夫婦愛を育む 35
自己肯定感が低いと愛を受け止められない

ナビゲーター:橘 幸世

 「自分に自信がない」「負債を常に感じている」「自分のことが嫌いだ」という人は、人間関係がなかなかうまくいきません。
 自分を低く評価しているので、「こんな自分を好きな人がいるはずがない」と心の奥底で思っています。誰かが好意を示しても、素直に受け止められません。受け止められなければ、安心して関係を育むのが難しくなります。

 幸せな人間関係、信頼関係は、各自の善性から発せられる言動のキャッチボールを通して築かれます。けれど、自分が嫌いな人は自分の負の側面にとらわれていて、自分の長所にあまり焦点を当てません(中には、長所なんか一つもないと思っている人もいます)。善のキャッチボールをするための土台が不安定なのです。
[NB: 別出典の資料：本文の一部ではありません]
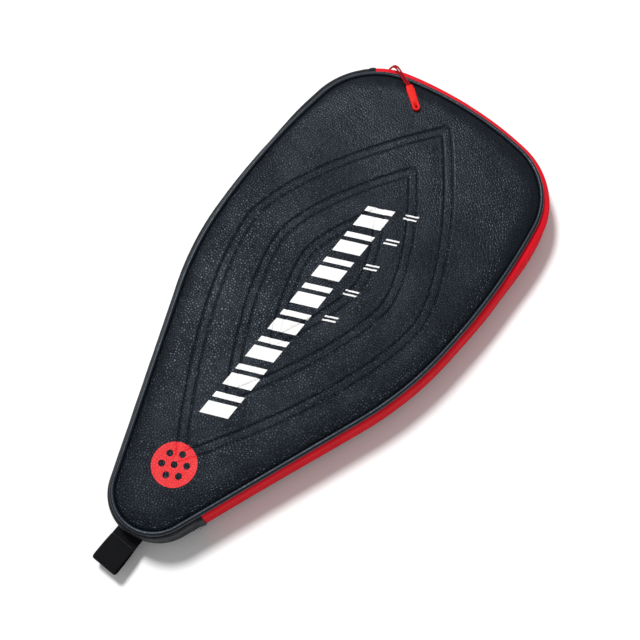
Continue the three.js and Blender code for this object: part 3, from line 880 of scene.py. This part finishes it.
def build_front_panel():
    tick_lines = [(line, line + TICK_WIDTH) for line in TICK_LINES]
    prints = [
        ("bars", slanted_rows(BAR_SIDES, BAR_START, BAR_PITCH, BAR_GROUPS, BARS), WHITE_INK),
        ("ticks", slanted_rows(TICK_SIDES, TICK_START, TICK_PITCH, TICKS, tick_lines), WHITE_INK),
        ("ball", ball_shapes(), RED_INK),
    ]
    outlines = [shape for _, shapes, _ in prints for shape in shapes]
    border, points = panel_points(1.45 * MM, CHANNELS)
    points = points[nearest_distance(points, outlines) > 0.45 * MM]
    places, triangles, border = triangulate(border, points, outlines)

    def relief(at, depth, s):
        return emboss(at, depth) + cloth_relief(at, depth, s, 1.0)

    front, outer = skin("front_skin", places, triangles, border, relief, BLACK_LEATHER)
    fasten(front, "front", "leather", "skin")
    for name, shapes, look in prints:
        bend(ink_piece(f"front_ink_{name}", outer, triangles, shapes, look), "leather")


def build_back_panel():
    places, triangles, border = triangulate(*panel_points(2.4 * MM, []))

    def relief(at, depth, s):
        return cloth_relief(at, depth, s, 40.0) - 0.3 * MM

    back = skin("back_skin_leather", places, triangles, border, relief, BLACK_LEATHER)[0]
    fasten(back, "back", "leather", "skin")


def build_padding():
    """Foam and lining of both panels."""
    foam_edge = PANEL_EDGE - LEATHER - 0.4 * MM

    def foam_top(_, depth):
        return SHOULDER + crown(depth) - SKIN_DEPTH - 0.3 * MM

    def foam_bottom(points, _):
        return np.full(len(points), PANEL_BOTTOM)

    def lining_wave(points):
        return 0.12 * MM * field(points, 24 * MM, 71.0)

    def lining_top(points, _):
        return LINING_TOP - 0.1 * MM + lining_wave(points)

    def lining_bottom(points, _):
        return LINING_BOTTOM + lining_wave(points)

    for side in ("front", "back"):
        foam = plate(f"{side}_foam_pad", foam_edge, foam_top, foam_bottom, 6 * MM, FOAM_GREY)
        lining = plate(
            f"{side}_lining_cloth", PANEL_EDGE - MM, lining_top, lining_bottom, 4 * MM, LINING_BLACK
        )
        fasten(foam, side, "foam", "foam")
        fasten(lining, side, "lining", "lining")


# ---- strips round the rim -----------------------------------------------------------------


def piping_profile(s, seed):
    """A covered cord, not quite even in size and lie."""
    a = 2 * math.pi * np.arange(16) / 16
    radius = PIPING_RADIUS * (1 + 0.035 * wander(s, 9 * MM, seed))[:, None]
    lie = 0.12 * MM * wander(s, 30 * MM, seed + 3)[:, None]
    n = radius * np.cos(a) - PIPING_RADIUS - PIPING_IN
    z = radius * np.sin(a) + PIPING_TOP - PIPING_RADIUS + lie
    return np.stack([n, z], axis=-1)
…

 最近は、自己肯定感を高めるための授業を行う小学校も出てきています。児童がお互いの長所を言い合い、自分に対しても他人に対しても長所に焦点を当てるよう学んでいくと、クラスの雰囲気も落ち着いてきて、問題行動などが減ったという結果も報告されています。
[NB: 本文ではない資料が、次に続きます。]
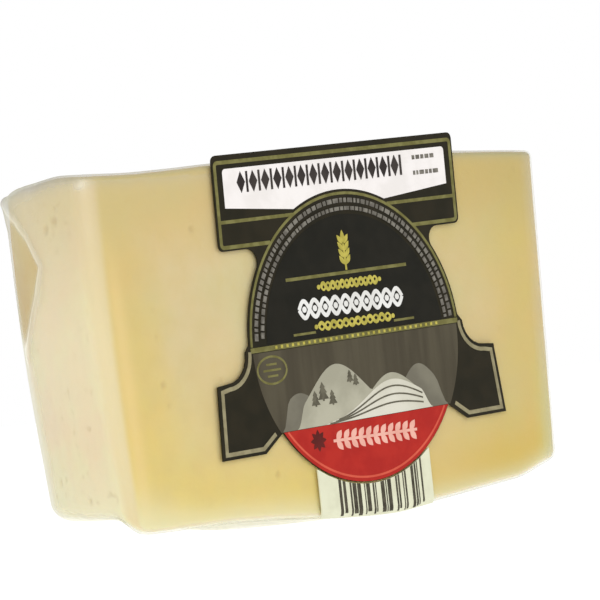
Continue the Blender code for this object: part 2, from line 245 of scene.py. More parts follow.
class Nodes:
    """The node tree of a material or the world, with short ways to add and join nodes."""

    def __init__(self, owner, output="ShaderNodeOutputMaterial"):
        owner.use_nodes = True
        self.owner = owner
        self.tree = owner.node_tree
        self.tree.nodes.clear()
        self.output = self.add(output)

    def add(self, kind, inputs=None, **settings):
        node = self.tree.nodes.new(kind)
        for name, value in settings.items():
            setattr(node, name, value)
        for name, value in (inputs or {}).items():
            self.put(node.inputs[name], value)
        return node

    def put(self, socket, value):
        if isinstance(value, bpy.types.NodeSocket):
            self.tree.links.new(value, socket)
        else:
            socket.default_value = value

    def noise(self, scale, detail=3.0, roughness=0.5, stretch=(1.0, 1.0, 1.0)):
        """Noise over the object's own coordinates, with scale in features per metre."""
        place = self.add("ShaderNodeTexCoord").outputs["Object"]
        mapping = self.add("ShaderNodeMapping", {"Vector": place, "Scale": stretch})
        made = self.add(
            "ShaderNodeTexNoise",
            {"Vector": mapping.outputs["Vector"], "Scale": scale, "Detail": detail, "Roughness": roughness},
        )
        return made.outputs["Fac"]

    def attribute(self, name):
        return self.add("ShaderNodeAttribute", attribute_name=name).outputs["Fac"]

    def math(self, operation, first, second=0.0, clamp=False):
        node = self.add("ShaderNodeMath", operation=operation, use_clamp=clamp)
        self.put(node.inputs[0], first)
        self.put(node.inputs[1], second)
        return node.outputs[0]

    def spread(self, value, low, high, to_low=0.0, to_high=1.0):
        """The value, with low to high stretched to to_low to to_high, smoothly and held at both ends."""
        node = self.add(
            "ShaderNodeMapRange",
            {"Value": value, "From Min": low, "From Max": high, "To Min": to_low, "To Max": to_high},
            interpolation_type="SMOOTHSTEP",
        )
        return node.outputs["Result"]

    def mix(self, share, first, second):
        """Two colours, each from a socket or as 0 to 255 values, with the given share of the second."""
        node = self.add("ShaderNodeMix", data_type="RGBA")
        self.put(node.inputs["Factor"], share)
        for socket, colour in ((node.inputs[6], first), (node.inputs[7], second)):
            self.put(socket, (*srgb(*colour), 1.0) if isinstance(colour, tuple) else colour)
        return node.outputs[2]

    def times(self, first, second):
        return self.math("MULTIPLY", first, second)

    def coated(self, base, *coats):
        """The base colour with each coat, given as (share, colour), laid over it in turn."""
        for share, colour in coats:
            base = self.mix(share, base, colour)
        return base

    def blend(self, share, first, second):
        """Two shaders, mixed with the given share of the second."""
        node = self.add("ShaderNodeMixShader", {"Fac": share})
        for k, shader in enumerate((first, second)):
            self.tree.links.new(shader.outputs[0], node.inputs[k + 1])
        return node

    def bump(self, height, depth, strength=1.0):
        node = self.add("ShaderNodeBump", {"Height": height, "Distance": depth, "Strength": strength})
        return node.outputs["Normal"]

    def finish(self, shader):
        self.tree.links.new(shader.outputs[0], self.output.inputs["Surface"])
        return self.owner

    def principled(self, inputs):
        return self.finish(self.add("ShaderNodeBsdfPrincipled", inputs))


# Shapes of the wheel

def arc(centre_a, centre_b, radius, start, end, steps):
    angles = [start + (end - start) * k / steps for k in range(steps + 1)]
    return [(centre_a + radius * cos(t), centre_b + radius * sin(t)) for t in angles]


def between(inner, outer, share):
    """The ring of points that lies between two others, at the given share of the way out."""
    return [(u + (x - u) * share, v + (y - v) * share) for (u, v), (x, y) in zip(inner, outer)]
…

 大人がそれをするのは、なかなか照れくさいものがあるかと思いますが、自分の長所を自分で書き出す、あるいは家族に書いてもらうワークを勧めるカウンセラーもいます。自分のできること、頑張ってきたことを認めることも大切です。

 あるアメリカの精神科医が講演で、「自分自身の親友でいよう」といった趣旨のことを話していました。私たちは落ち込んでいる時、自分のダメだった点にくよくよし、何度もその失敗のシーンや傷ついたシーンを心の中でリプレイします。そしてさらに落ち込むのです。そんなふうに自分で自分をいじめるのではなく、ちゃんと心の傷の手当をしないといけないと彼は言います。

 「もしあなたの親友が、傷ついていたり落ち込んでいたら、あなたはどんな言葉を掛けてその友達を励ますでしょうか? 親友に言葉掛けするように、自分が失意の時、自分自身にも優しい慰めや励ましの言葉を掛けましょう」。

 本当にそうだと思いました。
 さあ、何と言ってあげたらいいか、何と言われたらうれしいか、考えてみましょう。

 「かわいそうだったね」「それはしんどいよね」「よしよし」「あんなこと言われてよく耐えたね。偉い、偉い」「つらい中でも、それが言えるなんてすごい」「あなたが悪いわけじゃない」「あなたはちゃんとやってるよ」「人生、うまくいかないこともあるよ」「しんどい時は無理に頑張らなくてもいいよ。エネルギーを蓄える時も必要だ」などなど・・・・・・。

 自分にも、家族や友人にも、上手に寄り添えるようになりたいですね。